There’s an unexpected tenderness among all the dry wit, twists and turns, set-backs and violence. Willard’s characters care for each other, they understand they are different and not only accept each other’s differences and disadvantages, they work with them too. Down on Ponce starts to wander a little as it approaches the final acts, there are few debut novels that don’t, but it soon gets its feet back under itself for a superb ending.
Willard’s second book is the gloriously titled Princess Naughty and the Voodoo Cadillac. Once again Willard has a misfit crew pitched against a mixed opposition of schemers and highly dangerous operators, this time on the decaying fringes of CIA covert ops. Willard really finds his style with this book, short chapters, quick changes of scene, a book written as if it’s filled with cinematic jump-cuts.

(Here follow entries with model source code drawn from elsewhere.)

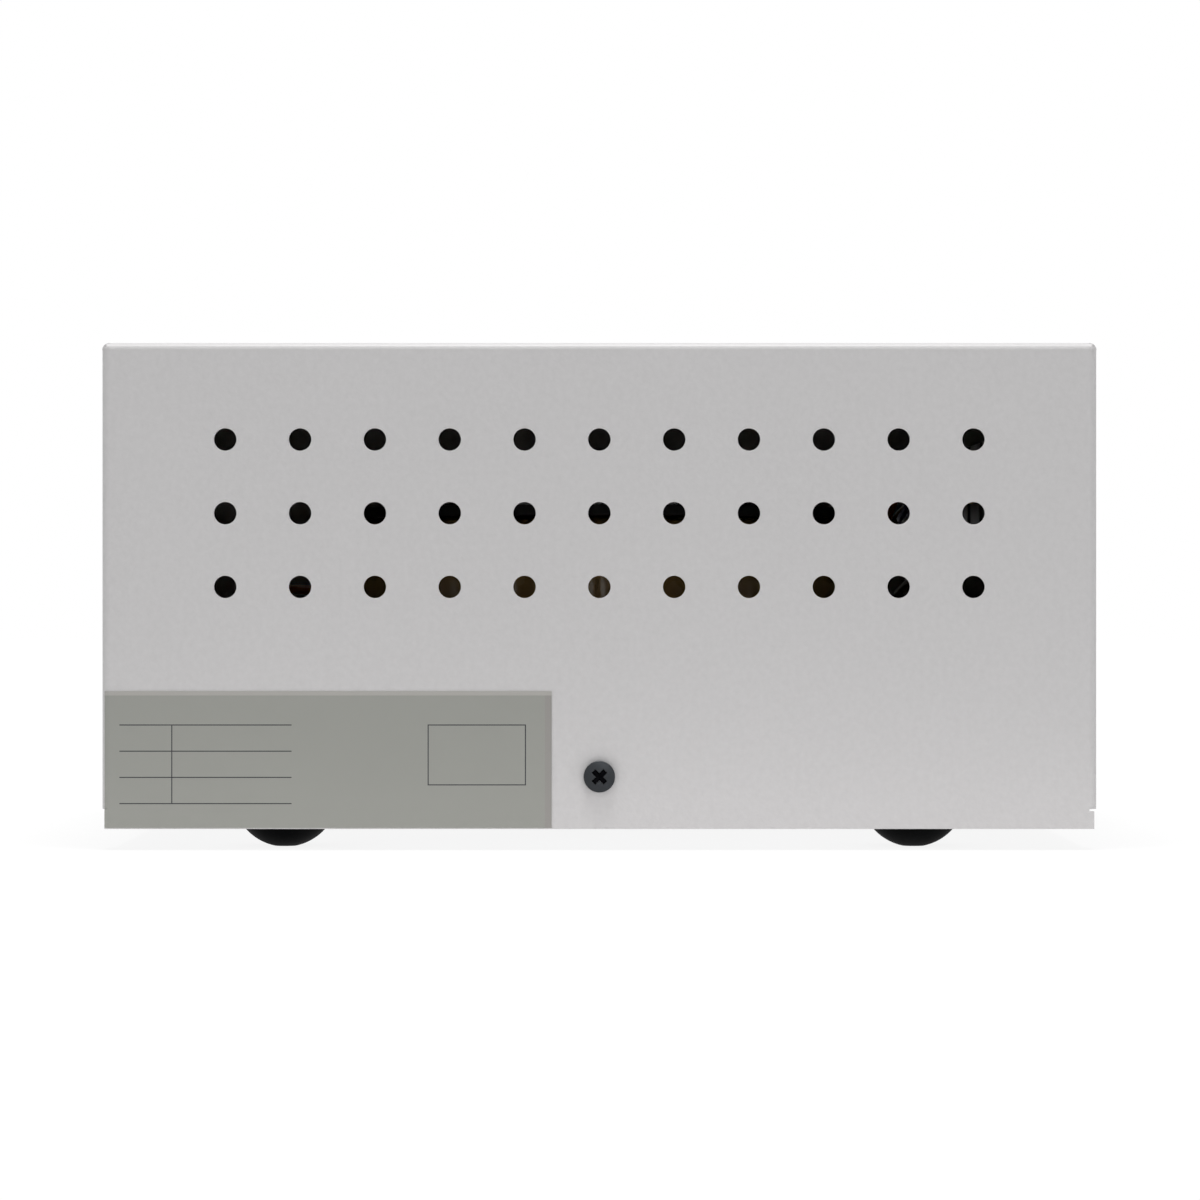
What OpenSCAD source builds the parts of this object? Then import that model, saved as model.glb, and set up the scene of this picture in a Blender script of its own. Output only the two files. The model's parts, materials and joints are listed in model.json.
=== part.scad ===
/* [Case] */
// Room for wires between the wound ring and the tabs of the breakers
wire_room = 8.7; // [8.2:0.1:12]
// Distance between the wound ring and the outside of a long side
side_room = 17.3; // [16.5:0.1:21]
// Distance between the wound ring's top and the cover's top
head_room = 45.7; // [44:0.1:52]
// Thickness of the cover's sheet
cover_t = 1.2; // [1:0.1:1.5]
// Outer radius of the cover's bends
bend_r = 2; // [1.8:0.1:2.5]
// Width of the turned-in lips at the cover's ends
lip_w = 10; // [8:0.5:11]
// Height above the lower edge at which the side lips stop
lip_relief_h = 5.3; // [4.5:0.1:7]
// How far the side sheet stops short of the end below its lips
lip_setback = 0.7; // [0.4:0.1:1.2]
// Width of the mitre slit where the top lip meets a side lip
mitre_gap = 0.6; // [0.4:0.1:1]

/* [Vent holes] */
// Diameter of a vent hole
vent_d = 6; // [5:0.2:7]
// Number of vent holes in a row
vent_cols = 11; // [7:2:11]
// Number of rows of vent holes
vent_rows = 3; // [1:1:3]
// Distance between vent holes along a row
vent_pitch_x = 20; // [18:0.5:21]
// Distance between rows
vent_pitch_z = 19.7; // [17:0.1:20]
// Depth of the top row below the cover's top
vent_top = 25.9; // [20:0.1:30]

/* [Chassis] */
// Thickness of the chassis sheet
chassis_t = 1.6; // [1.4:0.1:2]
// Outer radius of the chassis bends
chassis_bend_r = 2.4; // [2.2:0.1:3]
// Height of the chassis side flanges
side_flange_h = 24; // [22:1:30]
// Height of the chassis end flanges
end_flange_h = 12; // [9:1:14]
// How far the cover hangs below the chassis floor
skirt_drop = 2.3; // [1.5:0.1:3]
// Gap between the cover and the chassis
cover_gap = 0.3; // [0.2:0.1:0.5]
// Height of the cover screws above the cover's lower edge
side_screw_height = 14; // [12:0.5:16]

/* [End panels] */
// Thickness of an end panel
panel_t = 1.6; // [1.2:0.1:2]
// How far the end panels are set back from the cover's ends
panel_inset = 8; // [7:0.5:9]
// Width of the panels' folded flanges
panel_flange = 13; // [12:0.5:15]
// Gap between a panel's top and the cover
panel_top_gap = 0.5; // [0.3:0.1:1]

/* [Rating plate] */
// Distance from the rating plate to the middle of the side
label_gap = 12.75; // [11:0.25:30]
// Height of the rating plate
label_h = 36.5; // [30:0.5:38]
// Thickness of the rating plate
label_t = 0.2; // [0.15:0.05:0.3]
// Distance of the rating plate from the cover's end
label_edge = 0.75; // [0.7:0.05:1.5]
// Distance of the rating plate above the cover's lower edge
label_height = 0.3; // [0.2:0.1:2]

/* [Feet] */
// Height of a foot
foot_h = 8; // [7:0.5:10]
// Radius of a foot's dome
foot_dome_r = 14.4; // [13:0.2:16]
// Diameter of the small flat under a foot
foot_flat_d = 6; // [4:0.5:8]
// Distance from a foot's middle to the cover's end
foot_end_inset = 47.5; // [45:0.5:50]
// Distance from a foot's middle to the cover's long side
foot_side_inset = 24; // [21:0.5:27]

/* [Toroidal transformer] */
// Outer diameter of the steel core
core_od = 140; // [134:1:146]
// Inner diameter of the steel core as a share of the outer
core_bore_share = 0.6; // [0.59:0.01:0.64]
// Height of the steel core
core_h = 50; // [46:1:52]
// Build of the primary winding outside the core
primary_outer = 4.5; // [4:0.1:5]
// Build of the primary winding inside the core's hole
primary_inner = 7; // [6:0.1:7.5]
// Build of the primary winding over the core's ends
primary_axial = 5; // [4.5:0.1:5.5]
// Build of the secondary winding outside
secondary_outer = 4.2; // [3.8:0.1:4.6]
// Build of the secondary winding inside the hole
secondary_inner = 6.7; // [6:0.1:7]
// Build of the secondary winding over the ends
secondary_axial = 4.7; // [4.2:0.1:5.2]
// Thickness of each insulation layer
insulation_t = 0.9; // [0.7:0.05:1]
// Thickness of the electrostatic shield's foil
shield_t = 0.3; // [0.2:0.05:0.4]
// Thickness of the outer wrap
wrap_t = 1; // [0.8:0.05:1.1]
// Thickness of the rubber pads under and over the winding
pad_t = 3; // [2:0.25:4]
// Distance from the clamp dish's edge to the pad's outer edge
dish_inset = 19.7; // [15:0.1:22]
// Thickness of the clamp dish
dish_t = 2; // [1.5:0.1:2.5]
// Diameter of the centre bolt
bolt_d = 8; // [7:0.5:9]

/* [Power switch and pilot lamp] */
// Place of the switch across the front panel
switch_across = -58; // [-62:1:-50]
// Height of the switch above the chassis floor
switch_height = 44; // [42:1:50]
// Height of the panel cut-out for the switch
switch_cut_h = 27; // [26.5:0.1:27.5]
// Width of the panel cut-out for the switch
switch_cut_w = 22; // [21.5:0.1:22.5]
// Depth of the switch behind the panel's face
switch_depth = 22; // [20:0.5:24]
// Angle that the rocker leans to each side
rocker_angle = 11; // [9:0.5:12]
// Gap between the switch's rim and the pilot lamp's rim
lamp_gap = 9.75; // [7:0.25:18]
// Diameter of the pilot lamp's panel hole
lamp_hole_d = 10; // [9.5:0.1:11]
// Diameter of the pilot lamp's rim
lamp_rim_d = 13.5; // [13:0.1:15]

/* [Mains inlet] */
// Place of the inlet across the rear panel
inlet_across = -60; // [-62:1:-56]
// Height of the inlet above the chassis floor
inlet_height = 40; // [36:1:44]
// Width of the inlet's cavity
inlet_cavity_w = 24.6; // [24.2:0.1:25]
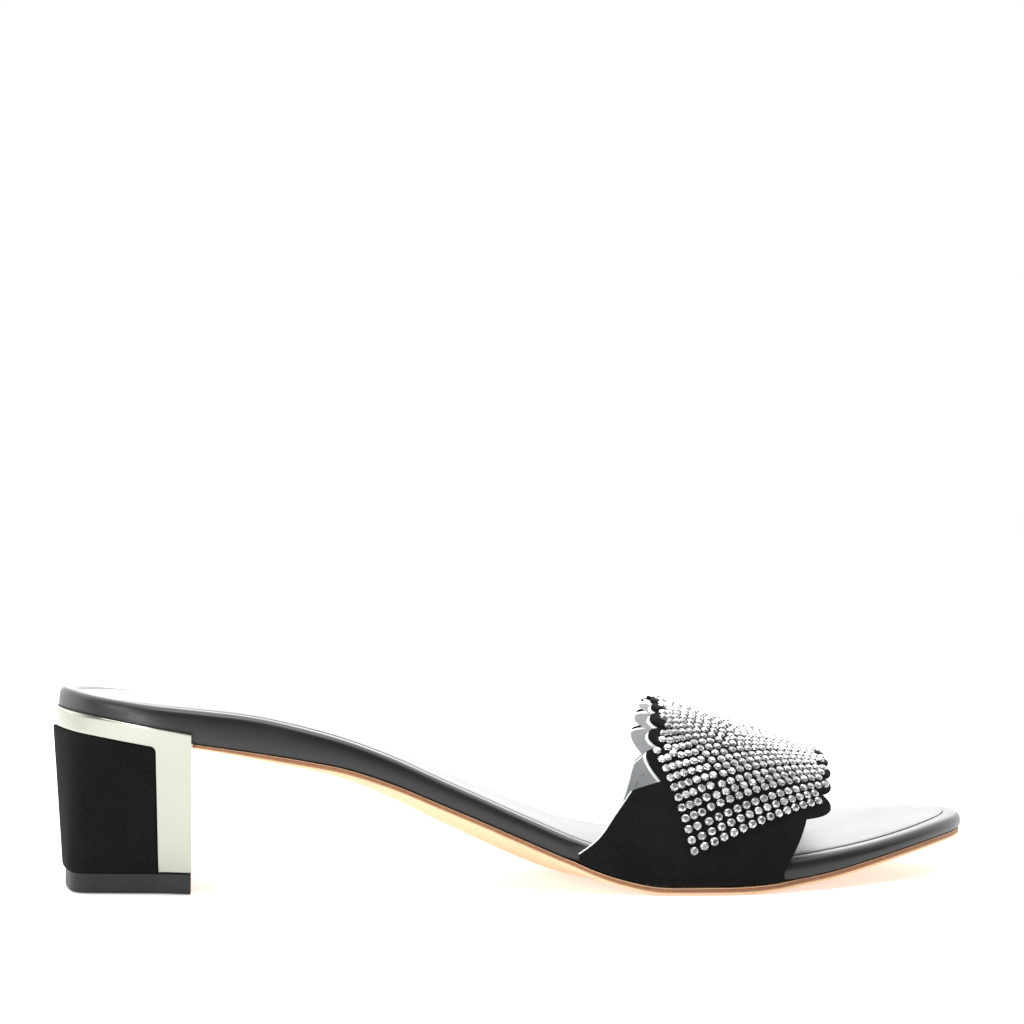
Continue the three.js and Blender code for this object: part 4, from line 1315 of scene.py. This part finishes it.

This time also the story as better balanced between the multiple narratives. Once again our crew are spiraling in on the big score, but other sharks patrol these waters too, and some are highly competent.
As the title promises, the book has a dry and cynical humour. Ponce had that too, but here again it’s better developed and better used. Everything is turned up to eleven and Willard is pushing for twelve. The secondary characters are by turns sinister, ludicrous, pathetic, and deadly. And again there’s that unexpected tenderness in the character’s emotional lives. Well, some of them, most of the others are incapable of finding that and perhaps that was Willard’s point.
Willard’s book are convoluted and intricate but the plots never become confusing. There’s always an ‘X’ on the map that everyone is, by hook or by crook, working their way towards, determines to be the first in, or if not at least the last standing. While there might be no good guys (or gals) there are those who are less worse, and isn’t burning down the really bad guys and getting away with it something we all occasionally dream of?
Both books I suspect are out of print. To my surprise Down on Ponce is available on Kindle. I think Princess Naughty should be too, it’s the better book. There is, however, a decent second hand market for the print versions of both books. Go get ‘em.